Cognitive plasticity has typically been defined in terms of the individual’s latent cognitive potential under specific contextual conditions. Specifically, plasticity has been defined in terms of the capacity to acquire cognitive skills.

A strange thing that I’ll also talk about is that perception of both the observer and the organisms under observation are probably nonveridical. Veridicality in cognitive science means2:

the extent to which a knowledge structure accurately reflects the information environment it represents…The value of a knowledge structure lies in its ability to simplify an environment, yet simplification increases the probability of a false characterisation and hence error…

…Of course, the notion of veridicality depends on the tacit view that knowledge structures exist. In direct perception and its modern successor, radical embodied cognitive science, knowledge structures vanish — and so too does the notion of veridicality!

If that didn’t make any sense, then think of “nonveridical” as meaning you are always hallucinating, but in a highly functional way.

This notion is tied into possibilities of enactivism and affordances. These issues, along with mental content or lack thereof, are all spaces to explore.

A Thought Experiment

Image by Pete Linforth from Pixabay

Imagine a simulated robot, Bot 1, that spends its life collecting virtual cubes. It loves cubes for reasons that are irrelevant to this thought experiment. It is attracted to them, picks them up and transports them back to its home. Cubes are never too far off and the cubes do not object to being picked up and moved about by the bot. Bot 1 fits reasonably well in its environment.
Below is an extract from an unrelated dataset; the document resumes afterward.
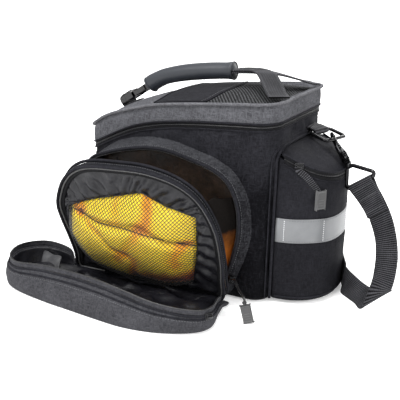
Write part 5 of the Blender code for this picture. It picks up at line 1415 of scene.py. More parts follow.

But then imagine we transport this bot to a totally different environment. In this other environment, let’s call it World 2, cubes explode when picked up, killing the bot who triggered the reflex. Spheres, on the other hand, are quite harmless and provide an equivalent function for the bots (whatever that function may be). Bot 1 lives for all of five minutes in World 2 before being blown up in its natural action of picking up cubes.

Now imagine we have Bot 2 who is like Bot 1 but with an additional infant stage. In this initial stage, it learns to prefer either cubes or spheres by trial and error. However, trial and error with deadly traps would result in a lot of infant fatalities. So, in addition to the mental infant stage, we also have to provide it with a special context. This context, World 2-A, is a less deadly version of the adult World 2. Cubes and spheres are smaller; cubes only cause a temporary shock instead of instant death. After a certain time period or achievement status, Bot 2 is allowed to enter the adult World 2, where it successfully avoids big cubes and picks up big spheres instead.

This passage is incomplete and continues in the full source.